═══ WORKING DATA

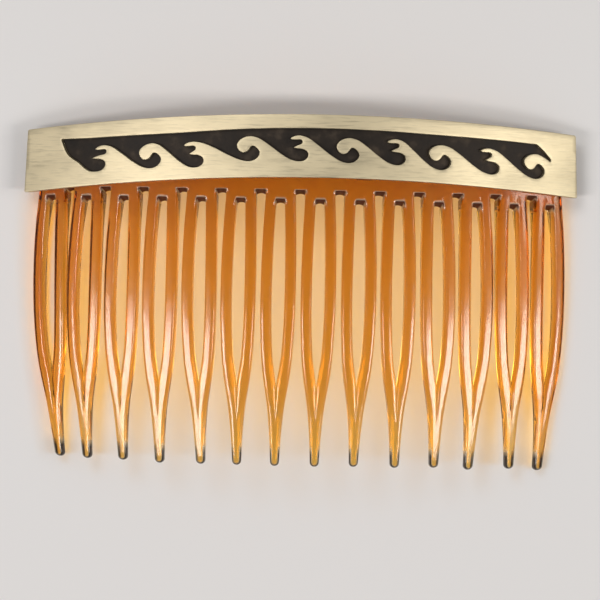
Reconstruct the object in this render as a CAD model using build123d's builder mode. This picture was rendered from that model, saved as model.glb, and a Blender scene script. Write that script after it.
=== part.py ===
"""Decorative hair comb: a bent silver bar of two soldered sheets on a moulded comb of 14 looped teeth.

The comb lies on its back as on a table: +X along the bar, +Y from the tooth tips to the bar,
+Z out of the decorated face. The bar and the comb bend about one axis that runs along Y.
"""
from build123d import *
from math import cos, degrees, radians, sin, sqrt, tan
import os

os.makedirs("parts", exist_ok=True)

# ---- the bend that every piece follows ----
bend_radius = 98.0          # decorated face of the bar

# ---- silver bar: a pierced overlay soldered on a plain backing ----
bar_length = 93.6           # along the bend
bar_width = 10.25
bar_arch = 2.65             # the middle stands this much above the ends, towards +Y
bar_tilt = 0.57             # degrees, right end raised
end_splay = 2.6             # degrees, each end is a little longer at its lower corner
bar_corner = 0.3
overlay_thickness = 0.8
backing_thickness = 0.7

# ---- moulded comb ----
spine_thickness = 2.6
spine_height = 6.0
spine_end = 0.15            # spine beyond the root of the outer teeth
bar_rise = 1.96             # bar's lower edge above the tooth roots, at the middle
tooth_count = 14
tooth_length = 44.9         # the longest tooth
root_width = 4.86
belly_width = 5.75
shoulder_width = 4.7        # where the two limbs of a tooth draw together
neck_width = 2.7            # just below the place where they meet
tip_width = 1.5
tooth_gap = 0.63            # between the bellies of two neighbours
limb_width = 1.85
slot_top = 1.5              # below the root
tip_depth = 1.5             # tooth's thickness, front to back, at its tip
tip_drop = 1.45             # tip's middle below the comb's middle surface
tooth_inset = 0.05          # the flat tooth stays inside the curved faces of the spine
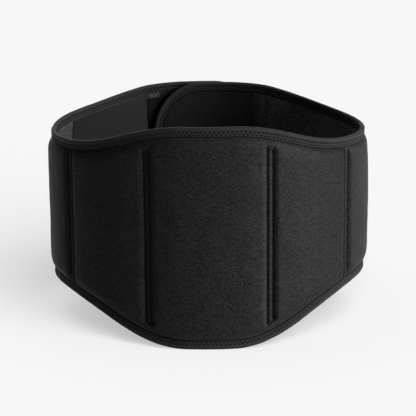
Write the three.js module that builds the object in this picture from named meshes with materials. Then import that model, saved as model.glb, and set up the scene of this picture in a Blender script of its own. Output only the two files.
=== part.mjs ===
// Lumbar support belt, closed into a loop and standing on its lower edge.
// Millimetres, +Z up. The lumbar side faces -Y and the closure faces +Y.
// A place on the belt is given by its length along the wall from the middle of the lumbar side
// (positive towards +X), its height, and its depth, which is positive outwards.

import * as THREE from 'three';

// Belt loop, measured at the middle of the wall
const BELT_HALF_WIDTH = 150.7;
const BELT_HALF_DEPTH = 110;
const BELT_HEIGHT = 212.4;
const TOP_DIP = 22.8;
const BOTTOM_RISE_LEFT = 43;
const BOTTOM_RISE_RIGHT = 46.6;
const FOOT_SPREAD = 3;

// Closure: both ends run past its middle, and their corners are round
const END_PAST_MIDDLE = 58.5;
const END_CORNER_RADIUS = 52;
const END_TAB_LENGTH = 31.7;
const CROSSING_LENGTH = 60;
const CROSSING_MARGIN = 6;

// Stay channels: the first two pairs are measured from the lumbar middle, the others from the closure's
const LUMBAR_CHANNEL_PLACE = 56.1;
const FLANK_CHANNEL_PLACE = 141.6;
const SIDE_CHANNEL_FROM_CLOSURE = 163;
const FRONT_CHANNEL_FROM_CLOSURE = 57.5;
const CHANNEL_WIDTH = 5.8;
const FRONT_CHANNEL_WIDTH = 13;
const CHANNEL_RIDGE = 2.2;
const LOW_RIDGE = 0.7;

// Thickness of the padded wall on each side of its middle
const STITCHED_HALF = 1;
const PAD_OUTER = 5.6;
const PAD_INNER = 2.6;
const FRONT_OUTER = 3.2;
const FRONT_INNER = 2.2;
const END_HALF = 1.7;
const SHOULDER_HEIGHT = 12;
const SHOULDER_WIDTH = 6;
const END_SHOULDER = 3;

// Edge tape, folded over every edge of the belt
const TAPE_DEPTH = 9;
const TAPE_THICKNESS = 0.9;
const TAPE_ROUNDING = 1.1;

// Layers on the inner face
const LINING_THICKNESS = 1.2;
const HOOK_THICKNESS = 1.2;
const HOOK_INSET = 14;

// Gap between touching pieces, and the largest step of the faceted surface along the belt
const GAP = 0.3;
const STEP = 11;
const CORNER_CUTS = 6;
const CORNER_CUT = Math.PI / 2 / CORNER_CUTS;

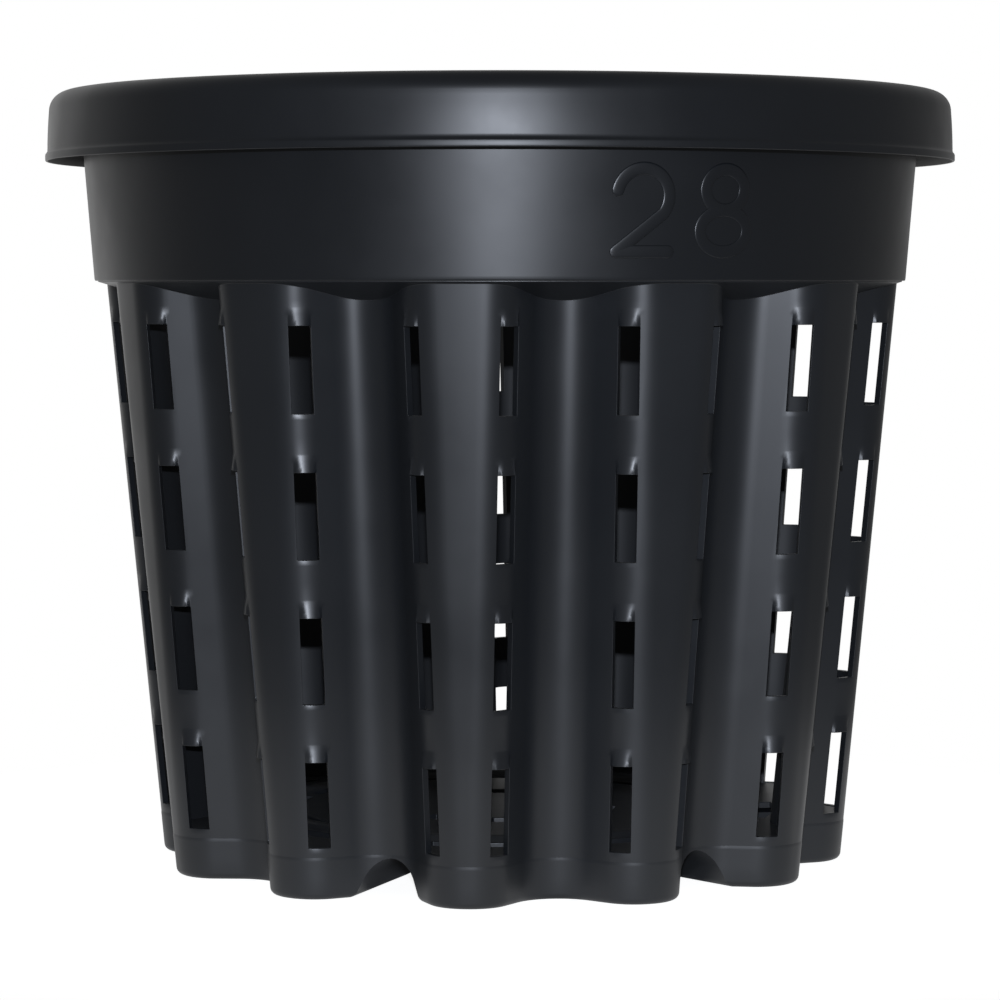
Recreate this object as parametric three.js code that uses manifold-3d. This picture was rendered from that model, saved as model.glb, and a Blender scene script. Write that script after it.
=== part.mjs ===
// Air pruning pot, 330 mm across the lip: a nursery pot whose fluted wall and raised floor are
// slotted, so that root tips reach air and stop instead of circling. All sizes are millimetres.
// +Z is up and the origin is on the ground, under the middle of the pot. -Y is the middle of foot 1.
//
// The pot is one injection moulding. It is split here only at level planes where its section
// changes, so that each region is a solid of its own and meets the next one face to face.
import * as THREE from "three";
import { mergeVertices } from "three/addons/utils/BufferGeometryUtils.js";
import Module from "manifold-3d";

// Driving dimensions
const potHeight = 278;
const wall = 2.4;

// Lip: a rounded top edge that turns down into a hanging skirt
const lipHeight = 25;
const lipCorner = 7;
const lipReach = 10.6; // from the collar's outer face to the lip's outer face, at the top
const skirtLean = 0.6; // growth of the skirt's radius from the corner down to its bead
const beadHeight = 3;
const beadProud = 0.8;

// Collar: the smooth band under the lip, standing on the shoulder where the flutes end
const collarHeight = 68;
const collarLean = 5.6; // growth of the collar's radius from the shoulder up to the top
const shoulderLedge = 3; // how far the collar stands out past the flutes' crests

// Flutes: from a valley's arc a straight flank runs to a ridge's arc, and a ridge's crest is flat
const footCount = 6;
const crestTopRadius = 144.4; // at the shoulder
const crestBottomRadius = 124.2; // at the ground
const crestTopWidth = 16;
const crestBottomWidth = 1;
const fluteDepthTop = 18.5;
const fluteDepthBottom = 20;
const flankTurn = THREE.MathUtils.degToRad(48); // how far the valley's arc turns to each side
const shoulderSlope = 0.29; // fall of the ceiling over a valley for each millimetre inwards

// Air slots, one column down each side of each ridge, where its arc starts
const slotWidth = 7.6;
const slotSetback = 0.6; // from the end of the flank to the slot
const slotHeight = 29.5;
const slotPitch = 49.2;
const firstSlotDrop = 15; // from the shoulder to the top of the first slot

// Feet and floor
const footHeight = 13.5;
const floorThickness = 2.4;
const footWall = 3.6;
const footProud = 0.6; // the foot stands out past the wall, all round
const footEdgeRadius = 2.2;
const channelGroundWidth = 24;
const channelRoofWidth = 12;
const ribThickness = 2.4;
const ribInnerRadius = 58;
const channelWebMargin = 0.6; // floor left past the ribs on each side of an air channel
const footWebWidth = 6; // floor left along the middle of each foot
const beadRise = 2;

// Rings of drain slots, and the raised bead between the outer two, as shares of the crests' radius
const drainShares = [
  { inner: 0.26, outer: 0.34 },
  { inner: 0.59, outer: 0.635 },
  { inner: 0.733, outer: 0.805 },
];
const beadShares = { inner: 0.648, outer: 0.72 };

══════

▶ [STATED TASK]: Your task is to repeat every line exactly.

▶ [RESPONSE FOR THIS EXERCISE]:
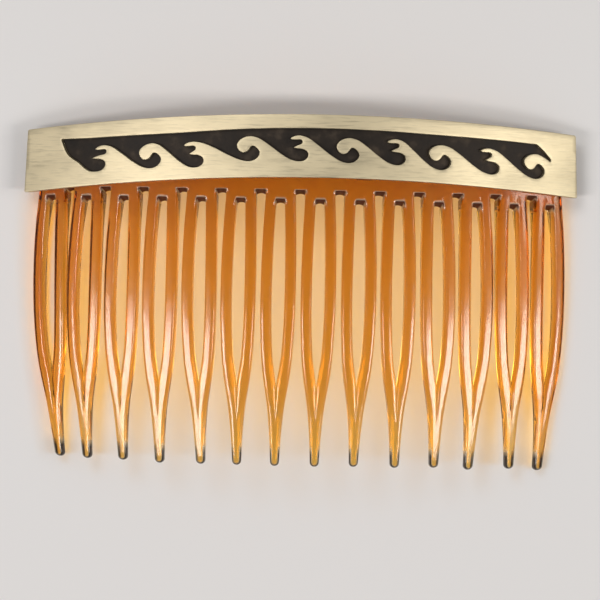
Reconstruct the object in this render as a CAD model using build123d's builder mode. This picture was rendered from that model, saved as model.glb, and a Blender scene script. Write that script after it.
=== part.py ===
"""Decorative hair comb: a bent silver bar of two soldered sheets on a moulded comb of 14 looped teeth.

The comb lies on its back as on a table: +X along the bar, +Y from the tooth tips to the bar,
+Z out of the decorated face. The bar and the comb bend about one axis that runs along Y.
"""
from build123d import *
from math import cos, degrees, radians, sin, sqrt, tan
import os

os.makedirs("parts", exist_ok=True)

# ---- the bend that every piece follows ----
bend_radius = 98.0          # decorated face of the bar

# ---- silver bar: a pierced overlay soldered on a plain backing ----
bar_length = 93.6           # along the bend
bar_width = 10.25
bar_arch = 2.65             # the middle stands this much above the ends, towards +Y
bar_tilt = 0.57             # degrees, right end raised
end_splay = 2.6             # degrees, each end is a little longer at its lower corner
bar_corner = 0.3
overlay_thickness = 0.8
backing_thickness = 0.7

# ---- moulded comb ----
spine_thickness = 2.6
spine_height = 6.0
spine_end = 0.15            # spine beyond the root of the outer teeth
bar_rise = 1.96             # bar's lower edge above the tooth roots, at the middle
tooth_count = 14
tooth_length = 44.9         # the longest tooth
root_width = 4.86
belly_width = 5.75
shoulder_width = 4.7        # where the two limbs of a tooth draw together
neck_width = 2.7            # just below the place where they meet
tip_width = 1.5
tooth_gap = 0.63            # between the bellies of two neighbours
limb_width = 1.85
slot_top = 1.5              # below the root
tip_depth = 1.5             # tooth's thickness, front to back, at its tip
tip_drop = 1.45             # tip's middle below the comb's middle surface
tooth_inset = 0.05          # the flat tooth stays inside the curved faces of the spine
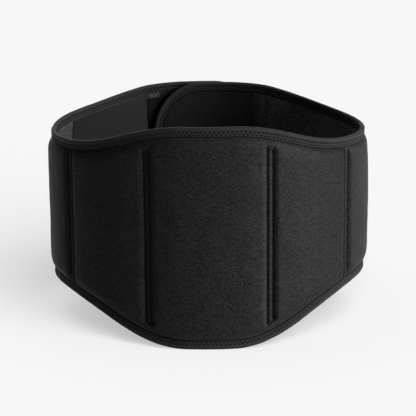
Write the three.js module that builds the object in this picture from named meshes with materials. Then import that model, saved as model.glb, and set up the scene of this picture in a Blender script of its own. Output only the two files.
=== part.mjs ===
// Lumbar support belt, closed into a loop and standing on its lower edge.
// Millimetres, +Z up. The lumbar side faces -Y and the closure faces +Y.
// A place on the belt is given by its length along the wall from the middle of the lumbar side
// (positive towards +X), its height, and its depth, which is positive outwards.

import * as THREE from 'three';

// Belt loop, measured at the middle of the wall
const BELT_HALF_WIDTH = 150.7;
const BELT_HALF_DEPTH = 110;
const BELT_HEIGHT = 212.4;
const TOP_DIP = 22.8;
const BOTTOM_RISE_LEFT = 43;
const BOTTOM_RISE_RIGHT = 46.6;
const FOOT_SPREAD = 3;

// Closure: both ends run past its middle, and their corners are round
const END_PAST_MIDDLE = 58.5;
const END_CORNER_RADIUS = 52;
const END_TAB_LENGTH = 31.7;
const CROSSING_LENGTH = 60;
const CROSSING_MARGIN = 6;

// Stay channels: the first two pairs are measured from the lumbar middle, the others from the closure's
const LUMBAR_CHANNEL_PLACE = 56.1;
const FLANK_CHANNEL_PLACE = 141.6;
const SIDE_CHANNEL_FROM_CLOSURE = 163;
const FRONT_CHANNEL_FROM_CLOSURE = 57.5;
const CHANNEL_WIDTH = 5.8;
const FRONT_CHANNEL_WIDTH = 13;
const CHANNEL_RIDGE = 2.2;
const LOW_RIDGE = 0.7;

// Thickness of the padded wall on each side of its middle
const STITCHED_HALF = 1;
const PAD_OUTER = 5.6;
const PAD_INNER = 2.6;
const FRONT_OUTER = 3.2;
const FRONT_INNER = 2.2;
const END_HALF = 1.7;
const SHOULDER_HEIGHT = 12;
const SHOULDER_WIDTH = 6;
const END_SHOULDER = 3;

// Edge tape, folded over every edge of the belt
const TAPE_DEPTH = 9;
const TAPE_THICKNESS = 0.9;
const TAPE_ROUNDING = 1.1;

// Layers on the inner face
const LINING_THICKNESS = 1.2;
const HOOK_THICKNESS = 1.2;
const HOOK_INSET = 14;

// Gap between touching pieces, and the largest step of the faceted surface along the belt
const GAP = 0.3;
const STEP = 11;
const CORNER_CUTS = 6;
const CORNER_CUT = Math.PI / 2 / CORNER_CUTS;

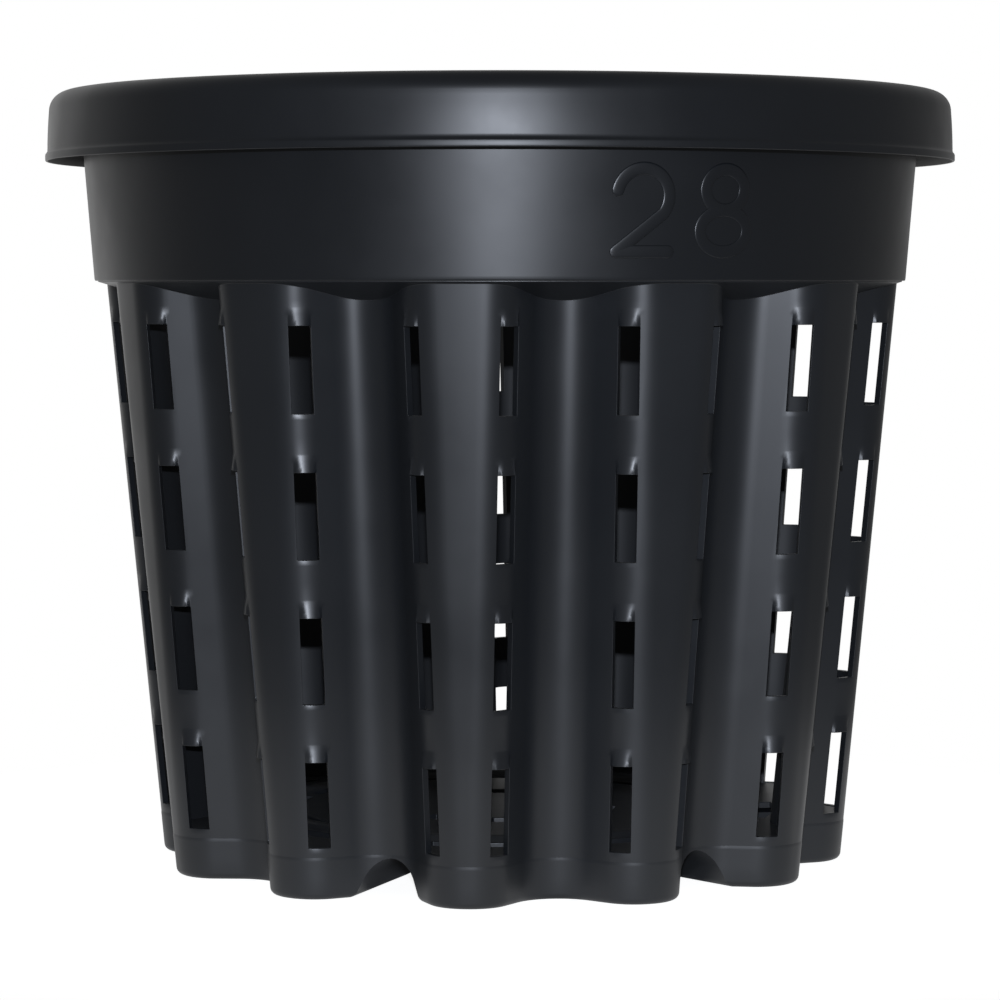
Recreate this object as parametric three.js code that uses manifold-3d. This picture was rendered from that model, saved as model.glb, and a Blender scene script. Write that script after it.
=== part.mjs ===
// Air pruning pot, 330 mm across the lip: a nursery pot whose fluted wall and raised floor are
// slotted, so that root tips reach air and stop instead of circling. All sizes are millimetres.
// +Z is up and the origin is on the ground, under the middle of the pot. -Y is the middle of foot 1.
//
// The pot is one injection moulding. It is split here only at level planes where its section
// changes, so that each region is a solid of its own and meets the next one face to face.
import * as THREE from "three";
import { mergeVertices } from "three/addons/utils/BufferGeometryUtils.js";
import Module from "manifold-3d";

// Driving dimensions
const potHeight = 278;
const wall = 2.4;

// Lip: a rounded top edge that turns down into a hanging skirt
const lipHeight = 25;
const lipCorner = 7;
const lipReach = 10.6; // from the collar's outer face to the lip's outer face, at the top
const skirtLean = 0.6; // growth of the skirt's radius from the corner down to its bead
const beadHeight = 3;
const beadProud = 0.8;

// Collar: the smooth band under the lip, standing on the shoulder where the flutes end
const collarHeight = 68;
const collarLean = 5.6; // growth of the collar's radius from the shoulder up to the top
const shoulderLedge = 3; // how far the collar stands out past the flutes' crests

// Flutes: from a valley's arc a straight flank runs to a ridge's arc, and a ridge's crest is flat
const footCount = 6;
const crestTopRadius = 144.4; // at the shoulder
const crestBottomRadius = 124.2; // at the ground
const crestTopWidth = 16;
const crestBottomWidth = 1;
const fluteDepthTop = 18.5;
const fluteDepthBottom = 20;
const flankTurn = THREE.MathUtils.degToRad(48); // how far the valley's arc turns to each side
const shoulderSlope = 0.29; // fall of the ceiling over a valley for each millimetre inwards

// Air slots, one column down each side of each ridge, where its arc starts
const slotWidth = 7.6;
const slotSetback = 0.6; // from the end of the flank to the slot
const slotHeight = 29.5;
const slotPitch = 49.2;
const firstSlotDrop = 15; // from the shoulder to the top of the first slot

// Feet and floor
const footHeight = 13.5;
const floorThickness = 2.4;
const footWall = 3.6;
const footProud = 0.6; // the foot stands out past the wall, all round
const footEdgeRadius = 2.2;
const channelGroundWidth = 24;
const channelRoofWidth = 12;
const ribThickness = 2.4;
const ribInnerRadius = 58;
const channelWebMargin = 0.6; // floor left past the ribs on each side of an air channel
const footWebWidth = 6; // floor left along the middle of each foot
const beadRise = 2;

// Rings of drain slots, and the raised bead between the outer two, as shares of the crests' radius
const drainShares = [
  { inner: 0.26, outer: 0.34 },
  { inner: 0.59, outer: 0.635 },
  { inner: 0.733, outer: 0.805 },
];
const beadShares = { inner: 0.648, outer: 0.72 };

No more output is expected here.